Bourbon Street revelers

We walked around the French Quarter a bit that afternoon, but it was unseasonably cold on Friday — around 35 degrees — and the day was just miserable. Bourbon Street had the usual motley crew of barely-legal drinkers, bead-throwers and buskers, and in all honesty, if I never walk down Bourbon again, it will be too soon. You think Rush & Division is overrated? Do you typically flee Grant Park during Taste of Chicago?Well Bourbon Street during Mardi Gras joins the pantheon of some of America’s all-time overrated cultural signposts: San Antonio’s Riverwalk, the Pat’s/Geno’s Cheesesteak corner in Philly and San Francisco’s Fisherman’s Wharf come to mind. What were we thinking?

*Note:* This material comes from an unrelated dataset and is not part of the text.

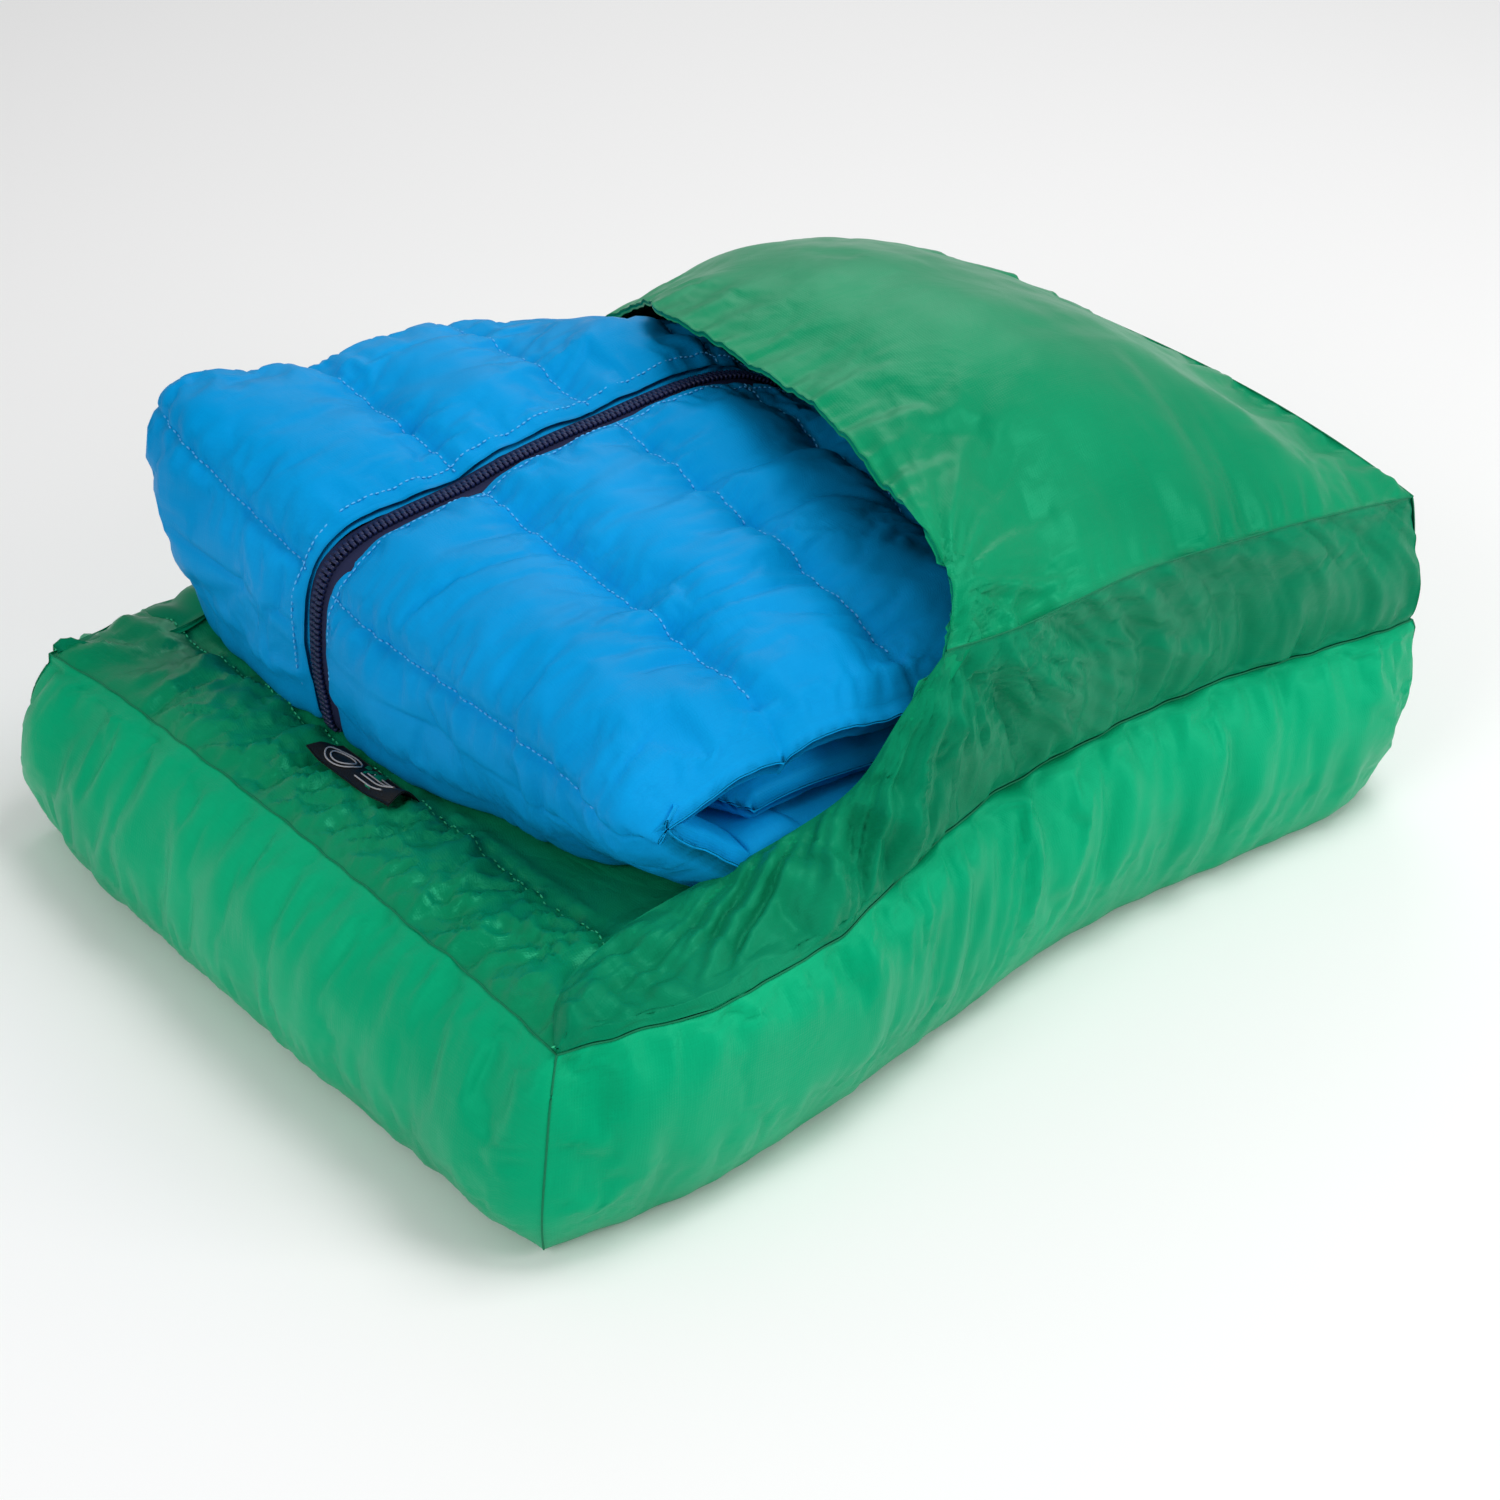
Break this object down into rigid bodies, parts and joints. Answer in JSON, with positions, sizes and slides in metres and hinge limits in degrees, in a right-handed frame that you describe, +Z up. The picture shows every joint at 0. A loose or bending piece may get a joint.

Before dinner, we walked over to Galatoire’s. I wanted to show my friends this 105 year-old restaurant, but apparently, on the Friday before Fat Tuesday, it’s a “locals only” day in the dining room. They auction tables off far in advance and then they close on Saturday, and don’t re-open until Ash Wednesday. We went upstairs to the bar though (after donning a few jackets from their rack; it’s a jacket-required place) and I ordered a few sazeracs and a brandy milk punch. We then walked over to the Loews Hotel, where the Swizzle Stick Bar has quickly become one of the must-visit stops for cocktail enthusiasts. Lu Brow is the mixologist/bar chef, and she’s a local with a great sense of predicting what people might like to drink. When I said “rum,” she hurried back behind the bar, and returned a few minutes later with a newfangled fog cutter, replete with crushed ice and fresh juice. If you’re at all into cocktails, you have to make the Swizzle Stick a stop on the itinerary.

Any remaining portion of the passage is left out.